PC Explorer
- Editor: David Nield
- Categories: Computer magazines
- Frequency: Every 8 weeks
- Final issue: August 2009
- Company: Magnesium Media Ltd
- Country: United Kingdom
- Language: English
- Website: www.magnesiummedia.com
- ISSN: 1477-9846

= Magnesium Media =

British computer magazine

Magnesium Media is a computer magazine company based in Stockport, Greater Manchester, in the United Kingdom. Most of its published titles are now discontinued

It also publishes one-off guides to specific areas of computing, and downloadable technology guides under the brand 'Guidaroo'.

PC Explorer, PC Utilities, PC Tools, and TipStation were formerly published by Magnesium Media. PC Tools and TipStation were discontinued a few months later.

==PC Explorer==

PC Explorer was a computer magazine published in the United Kingdom by Magnesium Media. Its editor was David Nield. The magazine was discontinued in August 2009, after almost ten years in production.

==PC Utilities==

PC Utilities was a monthly computer magazine published in the UK. PC Utilities was discontinued on 22 July 2012.

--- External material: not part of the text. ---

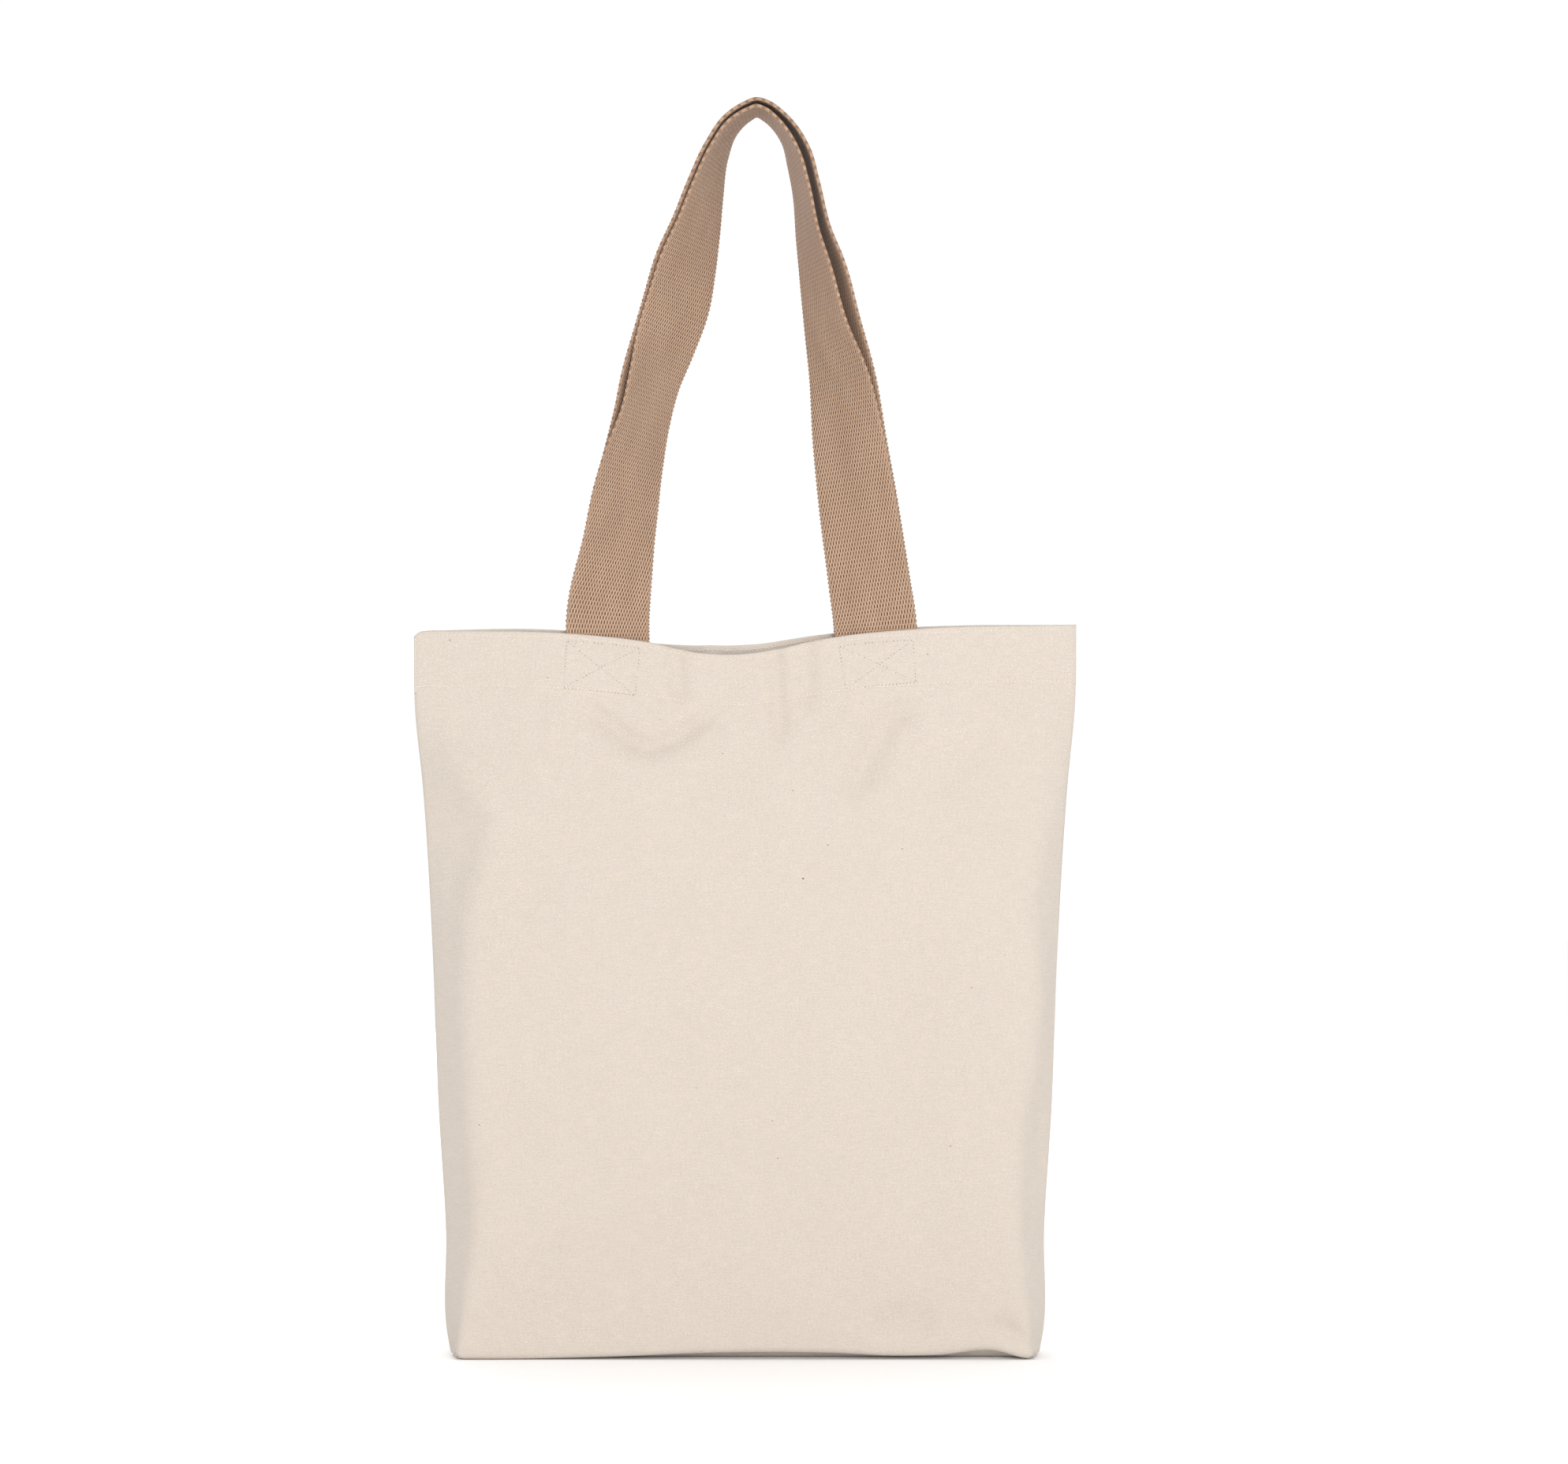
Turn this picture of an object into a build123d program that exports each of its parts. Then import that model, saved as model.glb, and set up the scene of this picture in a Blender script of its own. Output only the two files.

The magazine described itself as "the definitive guide to free Windows software". Each issue came with a DVD coverdisc (initially one, two or even three CDs with earlier issues), containing hundreds of freeware and shareware programs. The content of the magazine included tutorials, features and workshops with a bias towards Windows software and typical home user tasks.

Launched in spring 2000 the magazine was originally produced by Live Publishing Ltd and edited by its Publishing Director Wayne Williams, before Keir Thomas took over with issue 4. Gavin Burrell became editor with issue 40. In August 2005, Live Publishing went into administration and the title was then acquired by Magnesium Media Ltd, retaining Burrell as editor before he was succeeded by Ian Barker.

The magazine spawned several less-frequently published companion titles, including PC Utilities Gold, and PC Tools. None of these are now published.

==PC Tools==

PC Tools was published every six weeks and edited by Ian Barker. Each issue of PC Tools focused on a different area of personal computer usage. The coverdisc provided a selection of programs related to the issue's theme, and allowed users to follow the guides in the magazine. PC Tools ceased publishing in February 2010, after eight years in production.